Investigators do not know how the offender or offenders entered her apartment, but have not confirmed whether or not there were any signs of forced entry at the apartment. Thrasher lived with a niece in the apartment in a 4-unit building. Her niece was reported to be out of town over the weekend.
No suspects are in custody and no motive had been established as of Monday afternoon, according to police investigators.
An extensive search of the area involved firefighters, police officers, and public works personnel from Schaumburg. Police investigated the apartment/condo complex extensively on Monday, checking the roof of the apartment building, and inspecting storm drainage sewers by lifting manhole covers.
Schaumburg police have increased patrols in the area, and have additional officers in area north and south of Algonquin Road and west of Meacham Road.

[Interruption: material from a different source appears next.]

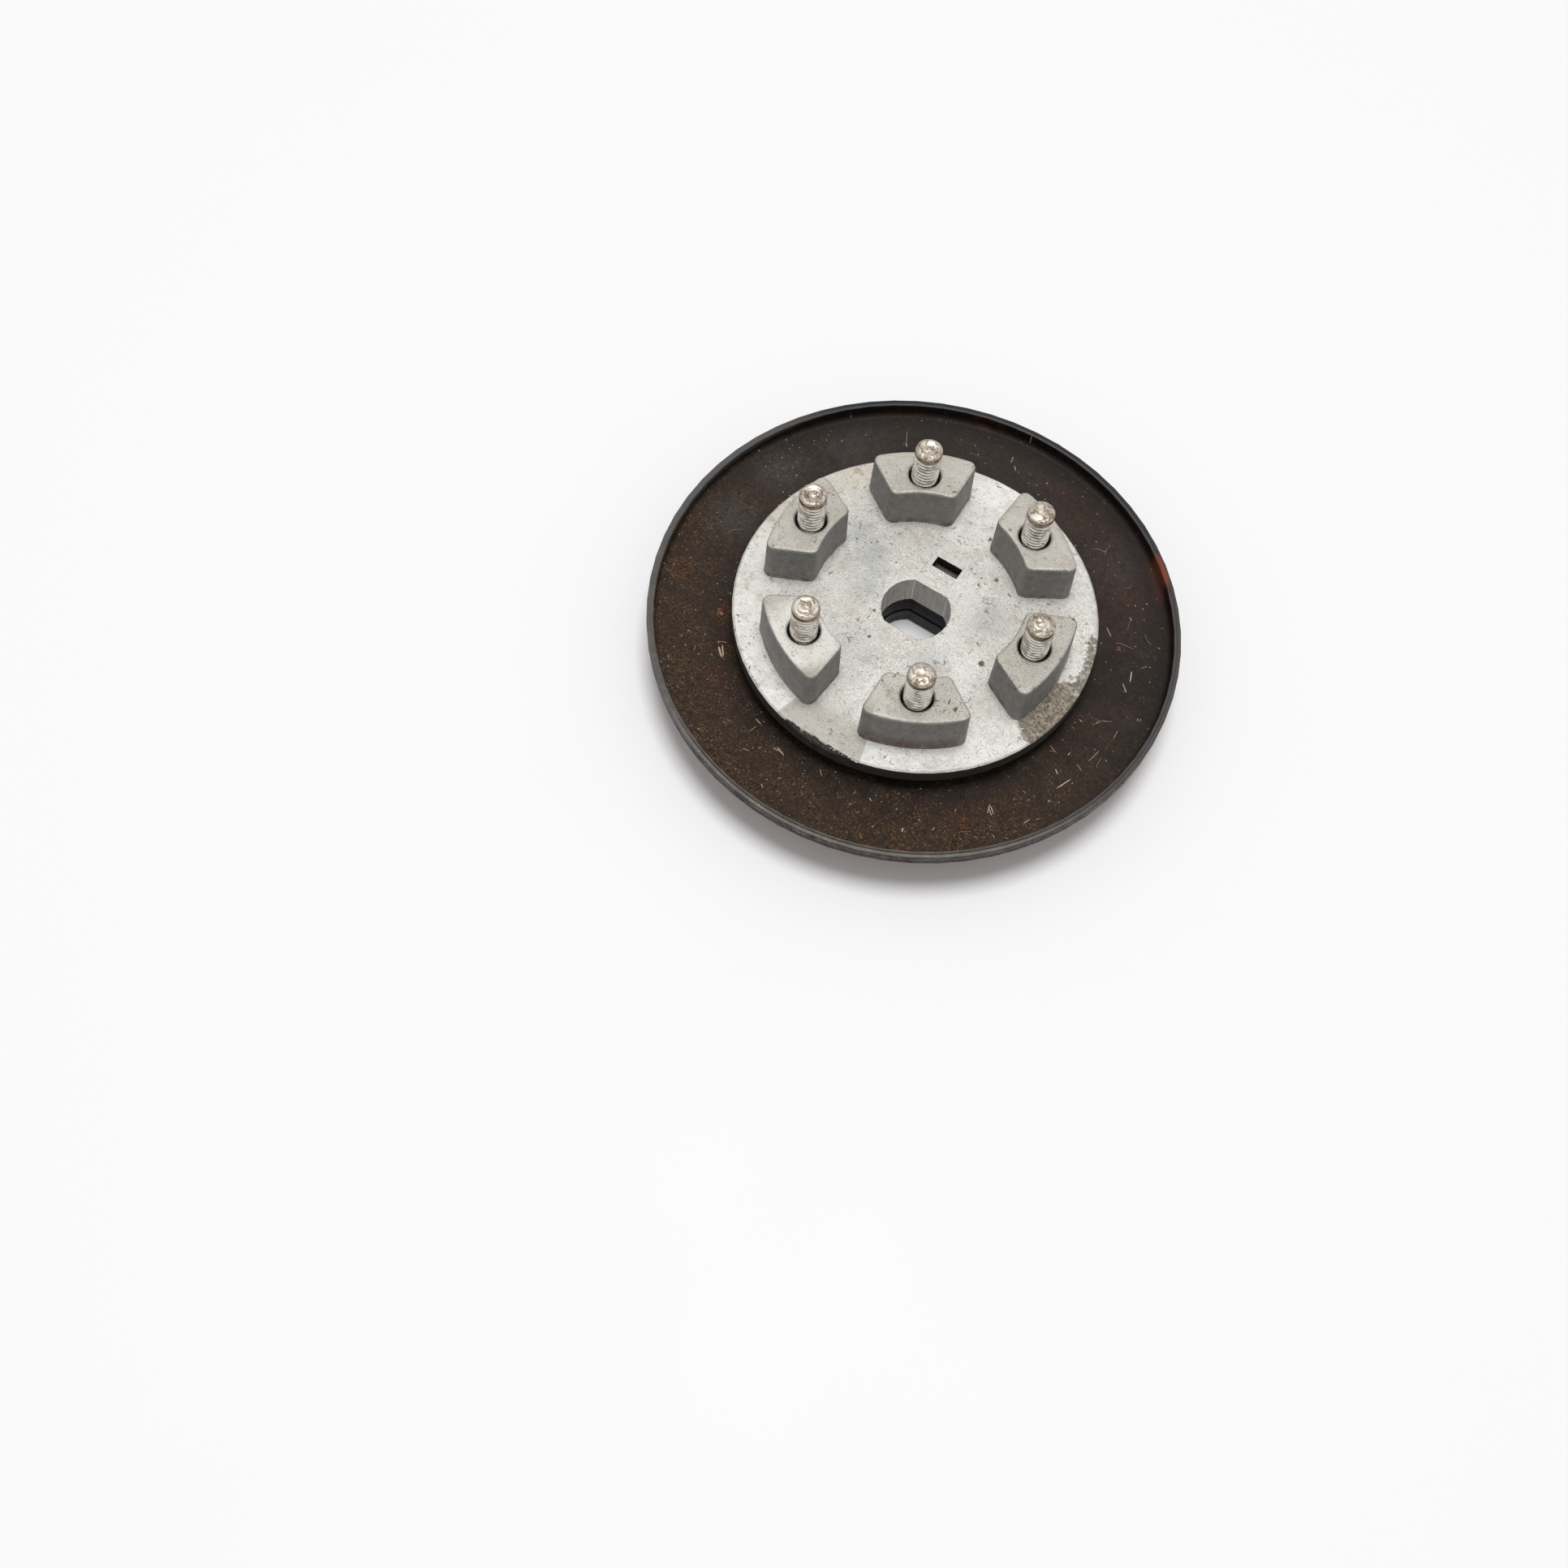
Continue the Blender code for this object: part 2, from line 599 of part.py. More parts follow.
def make_leaves():
    spring = metal("spring_steel", (0.20, 0.20, 0.21), 1.0, 0.3)
    holes = [circle((LEAF_LINE, side * LEAF_ROOT), shank_hole_radius(), ROUND_SMALL) for side in (-1, 1)]
    holes.append(circle((LEAF_LINE, LEAF_REACH), RIVET_DIAMETER / 2 + SEAT, ROUND_SMALL))
    for i, angle in enumerate(leaf_angles()):
        leaf = plate("leaf_spring_%d" % (i + 1), [leaf_outline()] + holes, LEAF_BOTTOM, LEAF_TOP)
        leaf.rotation_euler.z = angle
        add_part(leaf, spring)


# ------------------------------------------------------------------ assembly
def main():
    make_hub()
    make_pan()
    make_spacer()
    make_backing_plate()
    make_collar()
    make_key()
    make_screws()
    make_washers()
    make_leaves()
    hanger = bpy.data.objects.new("armature_axis", None)
    PARTS.objects.link(hanger)
    make_armature(hanger)
    make_rivets(hanger)
    make_stop_pads(hanger)


main()
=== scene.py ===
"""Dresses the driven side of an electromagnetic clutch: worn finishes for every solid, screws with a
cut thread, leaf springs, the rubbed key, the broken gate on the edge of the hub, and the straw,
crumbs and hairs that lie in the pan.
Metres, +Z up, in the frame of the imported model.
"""

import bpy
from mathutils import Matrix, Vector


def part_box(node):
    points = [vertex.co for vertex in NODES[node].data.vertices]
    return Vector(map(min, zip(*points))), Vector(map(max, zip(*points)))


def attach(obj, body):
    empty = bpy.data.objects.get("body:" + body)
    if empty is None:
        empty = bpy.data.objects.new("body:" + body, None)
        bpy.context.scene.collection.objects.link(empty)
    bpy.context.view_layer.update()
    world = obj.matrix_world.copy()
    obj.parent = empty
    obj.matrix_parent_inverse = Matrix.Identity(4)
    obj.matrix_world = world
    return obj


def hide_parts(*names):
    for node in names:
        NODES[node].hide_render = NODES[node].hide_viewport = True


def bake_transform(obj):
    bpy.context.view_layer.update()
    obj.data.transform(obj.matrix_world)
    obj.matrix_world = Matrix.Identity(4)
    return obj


bl_info = {
    "name": "Electromagnetic Clutch, Driven Side",
    "version": (1, 0, 0),
    "blender": (4, 5, 0),
    "location": "View3D > Sidebar > Clutch",
    "description": "Models and finishes the driven side of an electromagnetic clutch",
    "category": "Object",
}

from math import cos, pi, radians, sin, sqrt
from random import Random

import bpy
from bpy.props import FloatProperty, FloatVectorProperty, IntProperty, PointerProperty
from mathutils import Euler, Matrix, Vector

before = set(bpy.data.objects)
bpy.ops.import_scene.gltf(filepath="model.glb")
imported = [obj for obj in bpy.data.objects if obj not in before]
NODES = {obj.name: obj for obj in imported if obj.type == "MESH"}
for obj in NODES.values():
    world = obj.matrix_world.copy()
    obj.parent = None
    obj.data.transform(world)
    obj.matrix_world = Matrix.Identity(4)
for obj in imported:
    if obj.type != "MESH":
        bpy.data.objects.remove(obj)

MM = 0.001
HUB_BODY = "driven_half"

SHARP = radians(48)             # edges blunter than this are shaded smooth

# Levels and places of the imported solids; angles are turned from +X, seen from above.
BOSS_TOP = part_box("hub_casting")[1].z
PAN_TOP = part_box("pan")[1].z
SCREW_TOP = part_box("screw_1")[1].z
SCREW_NODES = ["screw_%d" % i for i in range(1, 7)]
DISC_RADIUS = 39.3 * MM
DISC_TOP = 16.4 * MM
GATE_ANGLE = -90.5              # middle of the trimmed casting gate, in degrees
GATE_HALF_ANGLE = radians(14)
NEAR_SIDE = -100                # side of the pan that the camera stands on, in degrees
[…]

Neighbors stated that they knew Tiffany Thrasher moved into the apartment about St. Patrick’s Day, when they recalled seeing moving trucks at the apartment.
Neighbors also said she was an avid churchgoer, and attended Living Hope Church. Members of the church, located at 777 Meacham Road in Elk Grove Village, called police when the regular churchgoer didn’t attend Easter service Sunday.
Thrasher posted a negative review on a moving company’s Facebook page on March 20, 2017. She described the company being late, showing up at the destination instead of the former residence, damaging a couch, and destroying a bed.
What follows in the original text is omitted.